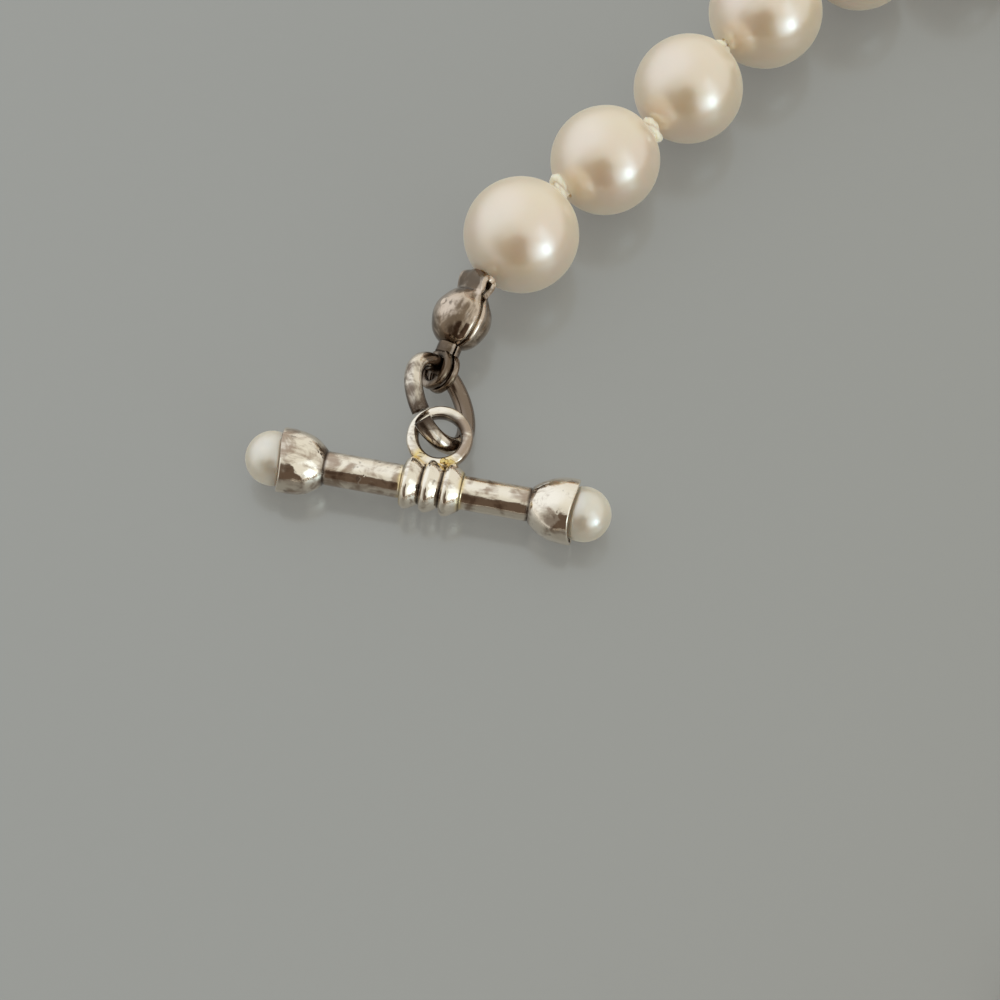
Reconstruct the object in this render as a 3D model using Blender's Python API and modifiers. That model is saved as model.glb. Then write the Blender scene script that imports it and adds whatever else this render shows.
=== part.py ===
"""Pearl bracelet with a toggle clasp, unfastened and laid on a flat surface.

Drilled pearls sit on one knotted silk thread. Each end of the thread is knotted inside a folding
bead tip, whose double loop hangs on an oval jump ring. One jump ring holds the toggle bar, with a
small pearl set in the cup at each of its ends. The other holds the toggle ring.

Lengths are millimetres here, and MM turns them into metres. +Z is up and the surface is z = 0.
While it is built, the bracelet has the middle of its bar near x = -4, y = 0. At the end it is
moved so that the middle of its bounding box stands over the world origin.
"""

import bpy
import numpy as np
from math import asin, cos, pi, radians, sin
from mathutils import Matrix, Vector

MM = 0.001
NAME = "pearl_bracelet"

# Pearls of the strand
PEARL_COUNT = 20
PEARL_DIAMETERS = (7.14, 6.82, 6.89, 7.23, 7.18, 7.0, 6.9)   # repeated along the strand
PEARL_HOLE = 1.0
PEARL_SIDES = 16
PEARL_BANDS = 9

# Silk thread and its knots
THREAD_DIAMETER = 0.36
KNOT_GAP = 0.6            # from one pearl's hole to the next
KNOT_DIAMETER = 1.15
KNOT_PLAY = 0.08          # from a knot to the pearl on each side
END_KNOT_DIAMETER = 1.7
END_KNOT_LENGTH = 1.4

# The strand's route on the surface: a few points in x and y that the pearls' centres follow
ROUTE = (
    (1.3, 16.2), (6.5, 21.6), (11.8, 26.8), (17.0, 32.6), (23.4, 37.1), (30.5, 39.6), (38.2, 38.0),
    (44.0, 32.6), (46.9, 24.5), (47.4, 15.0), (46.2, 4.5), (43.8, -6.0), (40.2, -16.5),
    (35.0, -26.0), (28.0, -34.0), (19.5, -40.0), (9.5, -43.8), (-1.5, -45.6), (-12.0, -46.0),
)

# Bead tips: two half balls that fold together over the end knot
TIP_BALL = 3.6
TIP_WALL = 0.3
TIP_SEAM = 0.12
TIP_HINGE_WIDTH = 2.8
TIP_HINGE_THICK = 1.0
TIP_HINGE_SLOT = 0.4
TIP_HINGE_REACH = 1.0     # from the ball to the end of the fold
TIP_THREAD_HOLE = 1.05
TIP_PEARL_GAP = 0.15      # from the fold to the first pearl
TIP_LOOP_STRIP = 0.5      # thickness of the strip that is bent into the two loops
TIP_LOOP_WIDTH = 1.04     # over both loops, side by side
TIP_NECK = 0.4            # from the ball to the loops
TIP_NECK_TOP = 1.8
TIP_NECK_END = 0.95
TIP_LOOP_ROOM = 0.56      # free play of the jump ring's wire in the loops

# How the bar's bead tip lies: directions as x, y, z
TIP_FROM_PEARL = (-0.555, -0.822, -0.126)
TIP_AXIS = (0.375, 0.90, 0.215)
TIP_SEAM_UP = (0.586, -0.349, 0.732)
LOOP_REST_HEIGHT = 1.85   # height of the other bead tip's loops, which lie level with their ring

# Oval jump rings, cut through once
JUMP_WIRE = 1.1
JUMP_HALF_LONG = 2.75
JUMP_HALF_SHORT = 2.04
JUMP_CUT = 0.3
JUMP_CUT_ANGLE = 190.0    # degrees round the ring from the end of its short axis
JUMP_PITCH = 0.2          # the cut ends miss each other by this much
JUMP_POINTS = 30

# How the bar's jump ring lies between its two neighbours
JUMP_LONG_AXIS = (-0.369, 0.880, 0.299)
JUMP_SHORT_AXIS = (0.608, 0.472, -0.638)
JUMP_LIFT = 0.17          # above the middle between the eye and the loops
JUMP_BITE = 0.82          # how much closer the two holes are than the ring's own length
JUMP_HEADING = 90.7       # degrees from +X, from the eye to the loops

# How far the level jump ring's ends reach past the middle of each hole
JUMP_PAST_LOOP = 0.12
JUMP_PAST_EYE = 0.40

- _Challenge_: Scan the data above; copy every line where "this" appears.

- _Correct answer_:
Reconstruct the object in this render as a 3D model using Blender's Python API and modifiers. That model is saved as model.glb. Then write the Blender scene script that imports it and adds whatever else this render shows.
JUMP_PITCH = 0.2          # the cut ends miss each other by this much